**What to do**
Copy exactly the lines from the start of the data below through the one that carries "1, RIGHT_TAB_ANGLE, webbing)", and only those.

**Supplied material**
□ □ □ □
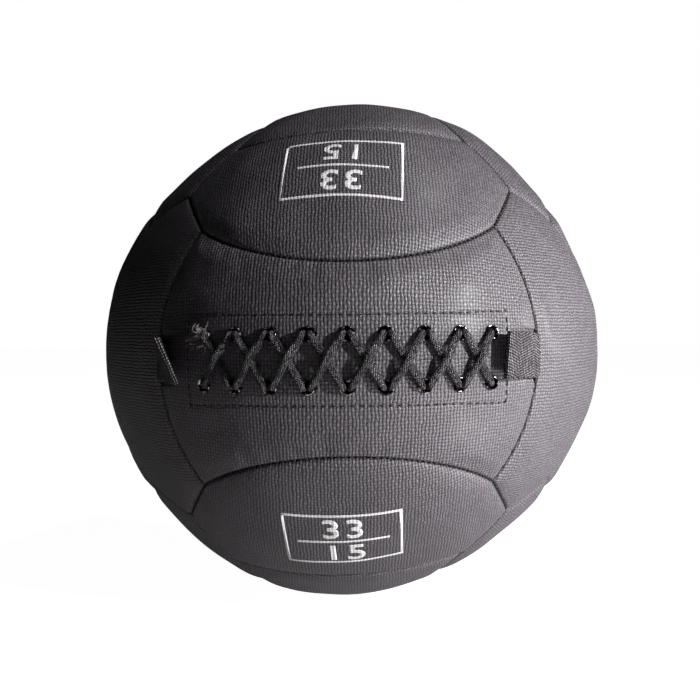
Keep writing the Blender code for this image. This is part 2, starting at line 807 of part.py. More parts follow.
def main():
    clear_scene()
    make_material("cutter", (0.8, 0.1, 0.1), 0.5)
    cloth = make_material("coated_cloth", (0.045, 0.042, 0.047), 0.55)
    metal = make_material("blackened_steel", (0.12, 0.12, 0.13), 0.35, metallic=1.0)
    cord = make_material("braided_cord", (0.02, 0.02, 0.022), 0.7)
    webbing = make_material("webbing", (0.03, 0.03, 0.033), 0.65)
    lining_cloth = make_material("lining_cloth", (0.25, 0.25, 0.25), 0.8)
    felt = make_material("felt_padding", (0.45, 0.44, 0.42), 0.95)
    fibre = make_material("fibre_filling", (0.6, 0.58, 0.55), 0.95)
    canvas = make_material("core_canvas", (0.3, 0.27, 0.22), 0.85)

    for name in LONG_PANELS:
        if name != "front":
            make_panel(f"panel_{name}", long_panel_sides(name), cloth)
    for name in SIX_SIDED_PANELS:
        make_panel(f"panel_{name}", six_sided_panel_sides(name), cloth)

    openings = make_opening_cutter()
    cut(make_laced_panel(cloth), openings)
    facing = curved_slab(
        FACING_HALF_LENGTH,
        FACING_HALF_WIDTH,
        FACING_DEPTH,
        FACING_THICKNESS,
        FACING_STEPS_LONG,
        FACING_STEPS_WIDE,
    )
    cut(make_object("lacing_facing", facing, cloth), openings)
    tongue = curved_slab(
        FACING_HALF_LENGTH + TONGUE_BEYOND_FACING,
        FACING_HALF_WIDTH + TONGUE_BEYOND_FACING,
        TONGUE_DEPTH,
        TONGUE_THICKNESS,
        FACING_STEPS_LONG,
        FACING_STEPS_WIDE,
    )
    make_object("tongue", tongue, cloth)

    for name, along, up in eyelet_places():
        make_eyelet(name, along, up, metal)
    make_lace(cord)
    make_knot(cord)
    make_tab("tab_left", -1, LEFT_TAB_ANGLE, webbing)
    make_tab("tab_right", 1, RIGHT_TAB_ANGLE, webbing)

    recess = curved_slab(
        FACING_HALF_LENGTH + RECESS_BEYOND_FACING,
        FACING_HALF_WIDTH + RECESS_BEYOND_FACING,
        FACING_DEPTH - COVER_THICKNESS,
        RECESS_DEPTH - CLEARANCE,
        FACING_STEPS_LONG,
        FACING_STEPS_WIDE,
    )
    recess_cutter = make_object("recess_cutter", recess, bpy.data.materials["cutter"])
    cut(make_halves("padding", felt, PADDING_DEPTH, PADDING_DEPTH + PADDING_THICKNESS), recess_cutter)
    lining_turns = whole_turns()[::-1]
    make_shell("lining_bag", lining_cloth, lining_turns, BACK, LINING_DEPTH, LINING_DEPTH + LINING_THICKNESS)
    make_halves("filling", fibre, FILLING_DEPTH, CORE_DEPTH - LAYER_CLEARANCE)
    make_core(canvas)


main()
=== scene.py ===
"""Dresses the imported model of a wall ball: sewn cover, lacing, tabs, print, inner layers, studio.

Metres, +Z up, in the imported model's frame. The ball stands on z = 0 and its lacing faces -Y.
A place on the ball is a direction from its centre and a depth below the cover's outer surface.
A place on the front is given by the arcs along (to +X) and up (to +Z) from the middle of the front.
"""

import logging
import math
from dataclasses import dataclass, field
from enum import Enum
from functools import partial
from typing import Any, Callable, Iterator, Sequence

import bmesh
import bpy
import numpy as np
from bpy.types import Material, Mesh, Node, NodeSocket, NodeTree, Object
from mathutils import Matrix, Vector
from mathutils.bvhtree import BVHTree


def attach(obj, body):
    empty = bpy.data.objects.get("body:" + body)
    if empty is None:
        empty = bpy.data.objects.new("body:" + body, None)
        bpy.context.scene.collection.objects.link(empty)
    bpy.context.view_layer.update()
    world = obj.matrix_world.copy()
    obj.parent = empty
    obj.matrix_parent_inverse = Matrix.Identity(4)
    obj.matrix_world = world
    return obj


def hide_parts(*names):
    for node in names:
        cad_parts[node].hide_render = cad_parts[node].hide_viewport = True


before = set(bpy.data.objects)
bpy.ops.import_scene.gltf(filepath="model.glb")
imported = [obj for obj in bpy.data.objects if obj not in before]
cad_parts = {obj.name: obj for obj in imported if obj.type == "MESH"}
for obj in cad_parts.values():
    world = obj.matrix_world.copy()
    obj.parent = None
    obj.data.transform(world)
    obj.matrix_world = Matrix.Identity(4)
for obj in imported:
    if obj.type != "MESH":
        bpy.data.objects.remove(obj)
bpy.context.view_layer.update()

LOG = logging.getLogger("wall_ball")
CLOTH_MAP = "cloth_mm"
SEAM_ATTRIBUTE = "from_seam"
MM_PER_M = 1000.0
Array = np.ndarray
# A place of the lace: along, up, depth and half its thickness
Station = tuple[float, ...]


class Way(Enum):
    """The six ways that a long panel can face."""

    FRONT = (0.0, -1.0, 0.0)
    BACK = (0.0, 1.0, 0.0)
    LEFT = (-1.0, 0.0, 0.0)
    RIGHT = (1.0, 0.0, 0.0)
    TOP = (0.0, 0.0, 1.0)
    BOTTOM = (0.0, 0.0, -1.0)

    @property
    def vector(self) -> Array:
        """The way as an array."""
        return np.array(self.value)


class Weave(Enum):
    """How the threads of a textile cross."""

    PLAIN = "plain"
    HERRINGBONE = "herringbone"


# Each long panel: the way it faces, and the way it is long
LONG_PANELS: dict[str, tuple[Way, Way]] = {
    "front": (Way.FRONT, Way.RIGHT),
    "back": (Way.BACK, Way.RIGHT),
    "top": (Way.TOP, Way.FRONT),
    "bottom": (Way.BOTTOM, Way.FRONT),
    "left": (Way.LEFT, Way.TOP),
    "right": (Way.RIGHT, Way.TOP),
}

# Each six-sided panel: the long panel whose side it meets, and the one whose end it meets
SIX_SIDED_PANELS: dict[str, tuple[str, str]] = {
    "front_top": ("front", "top"),
    "front_bottom": ("front", "bottom"),
    "back_top": ("back", "top"),
    "back_bottom": ("back", "bottom"),
    "front_left": ("left", "front"),
    "front_right": ("right", "front"),
    "back_left": ("left", "back"),
    "back_right": ("right", "back"),
    "top_left": ("top", "left"),
    "top_right": ("top", "right"),
    "bottom_left": ("bottom", "left"),
    "bottom_right": ("bottom", "right"),
}


def unit(vector: Array) -> Array:
    """The direction of a vector, or of each row of an array."""
    vector = np.asarray(vector, float)
    return vector / np.linalg.norm(vector, axis=-1, keepdims=True)


def ease(share: Array) -> Array:
    """Rises smoothly from 0 to 1."""
    share = np.clip(share, 0.0, 1.0)
    return share * share * (3 - 2 * share)


def linear(colour: str) -> tuple[float, float, float, float]:
    """Turns an sRGB colour, written #rrggbb, into the linear one that a shader takes."""
    parts = [int(colour[i : i + 2], 16) / 255 for i in (1, 3, 5)]
    red, green, blue = [p / 12.92 if p <= 0.04045 else ((p + 0.055) / 1.055) ** 2.4 for p in parts]
    return red, green, blue, 1.0


def feed(tree: NodeTree, node: Node, inputs: dict[Any, Any]) -> None:
    """Gives a node its input values and its links.

    Args:
        tree: The tree that the node is in.
        node: The node.
        inputs: Socket name or index to a value, a socket, or a node whose first output it takes.
    """
    for name, value in inputs.items():
        if isinstance(value, Node):
            value = value.outputs[0]
        if isinstance(value, NodeSocket):
            tree.links.new(value, node.inputs[name])
        else:
            node.inputs[name].default_value = value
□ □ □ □
**Reply to the exercise**
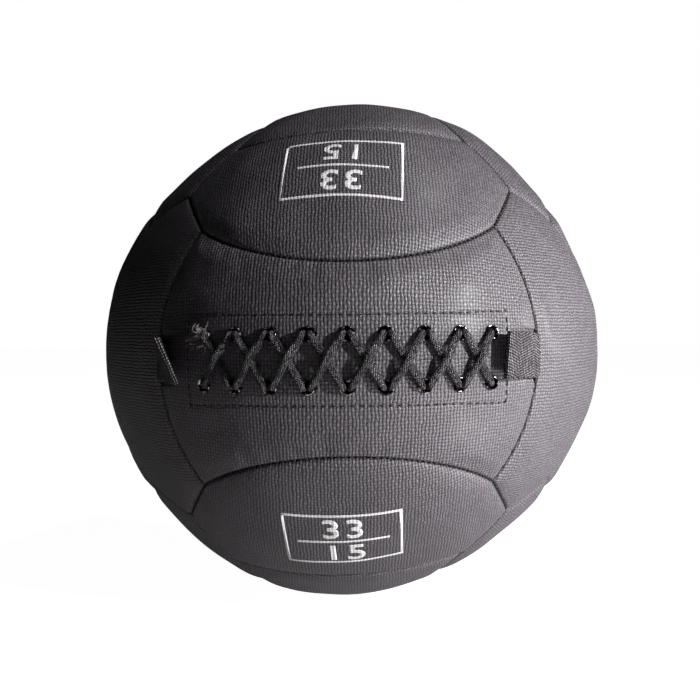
Keep writing the Blender code for this image. This is part 2, starting at line 807 of part.py. More parts follow.
def main():
    clear_scene()
    make_material("cutter", (0.8, 0.1, 0.1), 0.5)
    cloth = make_material("coated_cloth", (0.045, 0.042, 0.047), 0.55)
    metal = make_material("blackened_steel", (0.12, 0.12, 0.13), 0.35, metallic=1.0)
    cord = make_material("braided_cord", (0.02, 0.02, 0.022), 0.7)
    webbing = make_material("webbing", (0.03, 0.03, 0.033), 0.65)
    lining_cloth = make_material("lining_cloth", (0.25, 0.25, 0.25), 0.8)
    felt = make_material("felt_padding", (0.45, 0.44, 0.42), 0.95)
    fibre = make_material("fibre_filling", (0.6, 0.58, 0.55), 0.95)
    canvas = make_material("core_canvas", (0.3, 0.27, 0.22), 0.85)

    for name in LONG_PANELS:
        if name != "front":
            make_panel(f"panel_{name}", long_panel_sides(name), cloth)
    for name in SIX_SIDED_PANELS:
        make_panel(f"panel_{name}", six_sided_panel_sides(name), cloth)

    openings = make_opening_cutter()
    cut(make_laced_panel(cloth), openings)
    facing = curved_slab(
        FACING_HALF_LENGTH,
        FACING_HALF_WIDTH,
        FACING_DEPTH,
        FACING_THICKNESS,
        FACING_STEPS_LONG,
        FACING_STEPS_WIDE,
    )
    cut(make_object("lacing_facing", facing, cloth), openings)
    tongue = curved_slab(
        FACING_HALF_LENGTH + TONGUE_BEYOND_FACING,
        FACING_HALF_WIDTH + TONGUE_BEYOND_FACING,
        TONGUE_DEPTH,
        TONGUE_THICKNESS,
        FACING_STEPS_LONG,
        FACING_STEPS_WIDE,
    )
    make_object("tongue", tongue, cloth)

    for name, along, up in eyelet_places():
        make_eyelet(name, along, up, metal)
    make_lace(cord)
    make_knot(cord)
    make_tab("tab_left", -1, LEFT_TAB_ANGLE, webbing)
    make_tab("tab_right", 1, RIGHT_TAB_ANGLE, webbing)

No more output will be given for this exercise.